Application of Spatial Modes in Advanced Optical Communications and Networking

Abstract

To satisfy the ever-increasing demands for high speed networks, the spatial dimension is exploited to increase the capacity of the communication systems. Optical waves with spatial orthogonality can serve as independent transmission channels after they are multiplexed together, and this technique is called as spatial division multiplexing (SDM). SDM can be realized in both fiber and free space optical channels. Spatial modes can consist of: multiple parallel beams in a multicore fiber, different orders of the fiber’s eigenmodes in a multimode fiber, and orthogonal modes, such as Laguerre Gaussian modes. Although SDM is a very promising option to achieve a large capacity network, however there are still many problems to be solved before it can be implemented in real applications. In this dissertation, SDM is investigated from the transmission level to the network level perspective. In the first part of this dissertation, we have verified a strong correlation between the crosstalk intensity and the statistical characterization of the signal in optical fibers and developed a novel method for monitoring in-service channel crosstalk.

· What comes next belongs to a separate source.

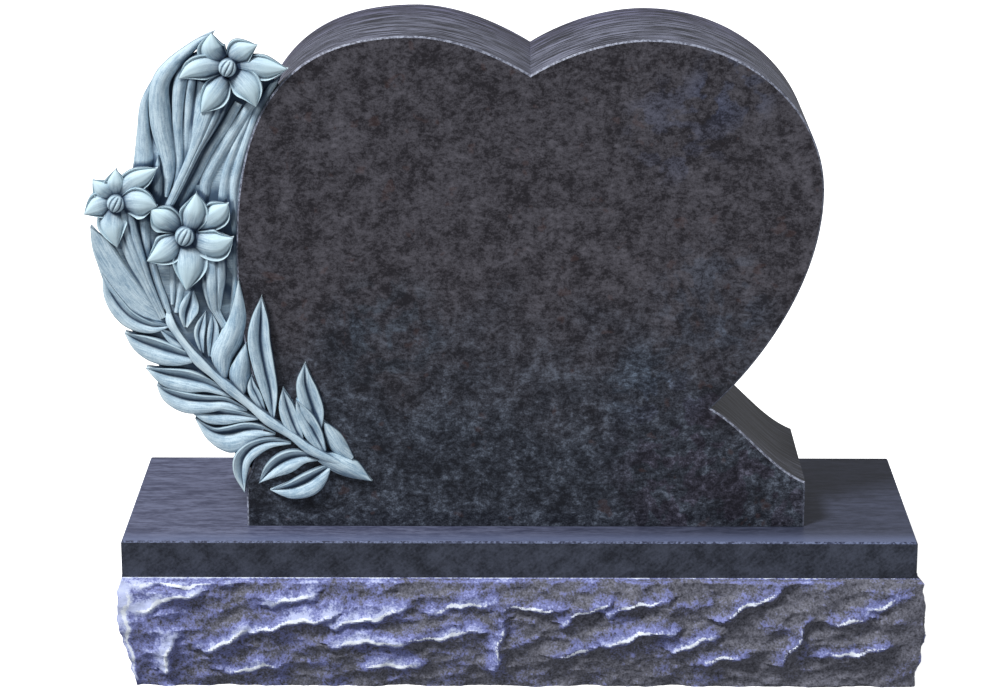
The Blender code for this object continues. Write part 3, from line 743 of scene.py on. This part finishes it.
def mesh_piece(name, points, faces, materials, marks, face_materials=None):
    """A piece from its points in metres, with its materials and the marks that they read."""
    mesh = bpy.data.meshes.new(name)
    mesh.from_pydata([tuple(p) for p in points], [], faces)
    for made in materials:
        mesh.materials.append(made)
    if face_materials is not None:
        mesh.polygons.foreach_set("material_index", face_materials)
    for mark, values in marks.items():
        values = np.asarray(values, dtype=np.float32)
        kind, field = ("FLOAT_VECTOR", "vector") if values.ndim == 2 else ("FLOAT", "value")
        mesh.attributes.new(mark, kind, "POINT").data.foreach_set(field, values.ravel())
    work = bmesh.new()
    work.from_mesh(mesh)
    bmesh.ops.recalc_face_normals(work, faces=work.faces[:])
    work.to_mesh(mesh)
    work.free()
    mesh.shade_smooth()
    mesh.set_sharp_from_angle(angle=SMOOTH_BELOW)
    piece = bpy.data.objects.new(name, mesh)
    bpy.context.scene.collection.objects.link(piece)
    return piece


def curve_points(start, start_handle, end_handle, end, steps):
    """Points of a cubic curve, without its last one."""
    t = np.arange(steps)[:, None] / steps
    corners = [np.array(p, dtype=float) for p in (start, start_handle, end_handle, end)]
    weights = ((1 - t) ** 3, 3 * t * (1 - t) ** 2, 3 * t * t * (1 - t), t**3)
    return sum(w * p for w, p in zip(weights, corners))


def smooth_route(points, steps, closed=False):
    """Points spread evenly by parameter over a smooth curve through the given points."""
    rows = np.array(points, dtype=float)
    before, after = (rows[-1:], rows[:2]) if closed else (rows[:1], rows[-1:])
    rows = np.vstack([before, rows, after])
    spans = len(rows) - 3
    place = np.linspace(0, spans, steps, endpoint=not closed)
    k = np.minimum(place.astype(int), spans - 1)
    t = (place - k)[:, None]
    a, b, c, d = (rows[k + n] for n in range(4))
    return 0.5 * (
        2 * b + (c - a) * t + (2 * a - 5 * b + 4 * c - d) * t**2 + (3 * b - a - 3 * c + d) * t**3
    )


def sideways(route):
    """The unit directions to the left of a route, in its own plane, and the length run so far."""
    along = np.gradient(route[:, :2], axis=0)
    steps = np.linalg.norm(along, axis=1)
    along /= np.maximum(steps, SHORTEST_STEP)[:, None]
    return np.stack([-along[:, 1], along[:, 0]], axis=1), np.cumsum(steps)


def ring_quads(index):
    """The faces between successive rings of points, from the rings' point numbers."""
    beside = np.roll(index, -1, axis=1)
    return np.stack([index[:-1], beside[:-1], beside[1:], index[1:]], axis=-1)


# The polished heart

def half_outline(side):
    """The headstone's outline on one side, from the notch down to the foot's corner."""
    k = 0 if side < 0 else 1
    top, width, widest = LOBE_HEIGHTS[k], HALF_WIDTHS[k], WIDEST_HEIGHTS[k]
    lobe = (LOBE_REACH, top)
    flank = (width, widest)
    waist = (WAIST_REACHES[k], WAIST_HEIGHT)
    shoulder = (FOOT_REACHES[k], FOOT_HEIGHT)
    rise = FOOT_REACHES[k] - WAIST_REACHES[k]
    drop = WAIST_HEIGHT - FOOT_HEIGHT
    ease = WAIST_EASES[k]
    curves = (
        (
            (0, NOTCH_HEIGHT),
            (NOTCH_EASE, NOTCH_HEIGHT + NOTCH_EASE * NOTCH_HANDLES[1]),
            (LOBE_REACH - NOTCH_EASE * NOTCH_HANDLES[0], top),
            lobe,
        ),
        (lobe, (LOBE_REACH + LOBE_ROUNDINGS[k], top), (width, widest + SIDE_ROUNDINGS[k]), flank),
        (
            flank,
            (width, widest - (widest - WAIST_HEIGHT) * FLANK_HANDLE),
            (waist[0] + ease, WAIST_HEIGHT + ease * WAIST_HANDLE),
            waist,
        ),
        (
            waist,
            (waist[0] + rise * FLARE_HANDLE[0], WAIST_HEIGHT - drop * FLARE_HANDLE[1]),
            (waist[0] + rise * FOOT_HANDLE[0], FOOT_HEIGHT + drop * FOOT_HANDLE[1]),
            shoulder,
        ),
    )
    points = [curve_points(*curve, ARC_STEPS) for curve in curves]
    points.append(np.array([shoulder, (FOOT_REACHES[k], REST_GAP)]))
    return np.vstack(points) * (side, 1) + (AXIS_X, BASE_HEIGHT)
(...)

Also, as for the application in the free space optical channels (FSO), by adopting the Kolmogorov model of turbulence we established and experimentally verified a relationship between the wavefront error variance and the phase structure function that can be directly applied to estimate the atmospheric coherence diameter and the refraction-index structure constant. The second part of the dissertation focuses on SDM employment in two relevant topologies of optical networks (i.e. metro/core segment and a comprehensive architecture that consists of core/metro and access network segments). We investigated and proposed an optimized design and assignment strategy for the resource allocation in multidimensional networking structure with plurality of spectral and spatial components that also includes a dynamic interaction between spectral and spatial modes.